Wednesday, February 13, 2013
A taxpayer sought to deduct an allowable business investment loss (ABIL) and the deduction was disallowed. The case doesn’t revolve around the fine points of law concerning what is or isn’t an ABIL but the believability of the evidence (or lack of it) put forth by the plaintiff. While the judge did not use the word sham, he may have thought of it in dismissing the appeal.
I find it interesting to see how in one case a judge will discount a plaintiff’s testimony while accept others. The words of the decision can’t capture the court proceedings and the smell test one uses. Is this taxpayer earnest and forthright or cagy and deceitful? Many cases rest on this question.
If you are wondering what an ABIL is and why it matters, here goes.
For the most part, an investment in a corporation, through shares or debt, is usually considered capital property and any loss from its disposition results in a capital loss. Capital loss can only be applied against capital gains. Enter the ABIL—a special type of capital loss in that it can be used to reduce all sources of income not just capital gains.
What is an ABIL? It is one-half of one’s business investment loss (BIL). The one-half being the inclusion rate for capital gains or loss or a BIL.
So what is a BIL? Without getting bogged down in technical details, it’s a loss on shares or debt of a small business corporation (SBC). This leads into the definition of an SBC—a Canadian-controlled private corporation (CCPC) carrying on an active business.
The progression continues onto what is a CCPC or active business etc.
The point to remember is an ABIL is more beneficial in reducing taxes than a regular capital loss provided that is what happens and you have evidence to support your claim.
 The appellant, Deane Stinson, appeals an assessment made under the Income Tax Act that disallowed a deduction for an allowable business investment loss (ABIL) claimed in the 2008 taxation year.
 The issue in this appeal is whether the appellant incurred an ABIL on December 31, 2008 on the basis that his loans to Tille were uncollectible at that time.
ITA / ETA
| 39(1)(c) “business investment loss” | | 50(1)—Debts established to be bad debts and shares of bankrupt corporation | | 248(1) “small business corporation” |
 The respondent submits that claim of the ABIL was properly disallowed on the basis of any one of the following:
(a) Tille was not a small business corporation at any time in 2008,
(b) the appellant had not made any loans to Tille, and
(c) the appellant has not established that any loans became bad debts in 2008.

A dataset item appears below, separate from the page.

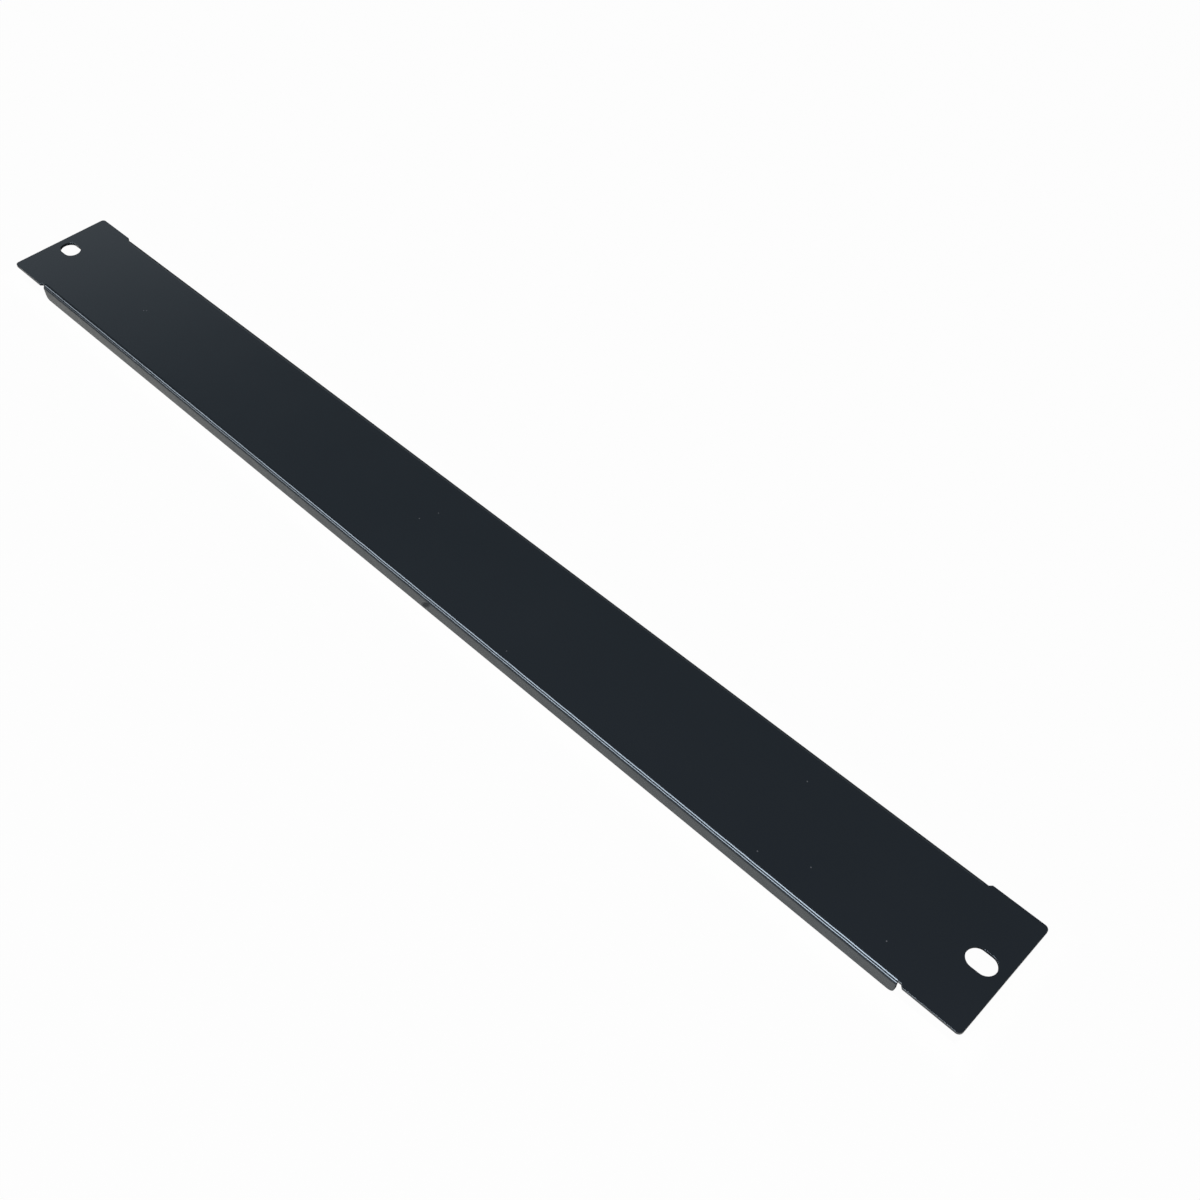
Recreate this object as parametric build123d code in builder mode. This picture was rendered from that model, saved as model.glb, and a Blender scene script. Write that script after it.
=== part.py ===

 I would first comment that the appellant’s case depends in large part on his own self-interested testimony and on a limited number of documents that were within the appellant’s control. I have found that there is insufficient documentation to establish the ABIL, and that and (sic) the appellant’s testimony and some of the documents entered into evidence are not reliable.
 As for the documents that were entered into evidence, I have concluded that some of the key documents are not reliable. For example,
(a) The appellant provided to the Canada Revenue Agency (CRA) promissory notes evidencing the debt that were purportedly signed by one of the new owners of Tille. The reliability of the notes is doubtful because there are different versions of the notes that have different wording and also different signatures.
(b) The purported demand for payment made by the appellant (Ex. A-11) states an amount owing that does not correspond with the other evidence.
(c) The purported change of ownership on December 12 and 20, 2008 whereby shares were transferred to unrelated persons (evidenced by a hand-written shareholders’ ledger) is inconsistent with a statement made by the appellant in Tille’s corporate tax return for the year ended April 30, 2009 that his sons were the only shareholders. The ownership by the sons is also reflected in an ABIL questionnaire that was provided to the CRA on January 31, 2011.
(d) The appellant submitted a list of employees to the CRA which attempts to establish that Tille had at least five full time employees. The evidence surrounding these employment relationships was implausible.
 The problems with the evidence were so profound that the relevant facts regarding the ABIL claim cannot be determined.
 I would conclude that the appeal should be dismissed on the ground that the appellant has failed to establish, even on a prima facie basis, that any debts became bad in 2008. In particular, I am not satisfied that any shares of Tille were acquired by unrelated persons in 2008, or that any debts owing to the appellant in 2008 became uncollectible in that year.
 The appeal will be dismissed.
A paragraph beginning with a number in square brackets is a direct quote from the case.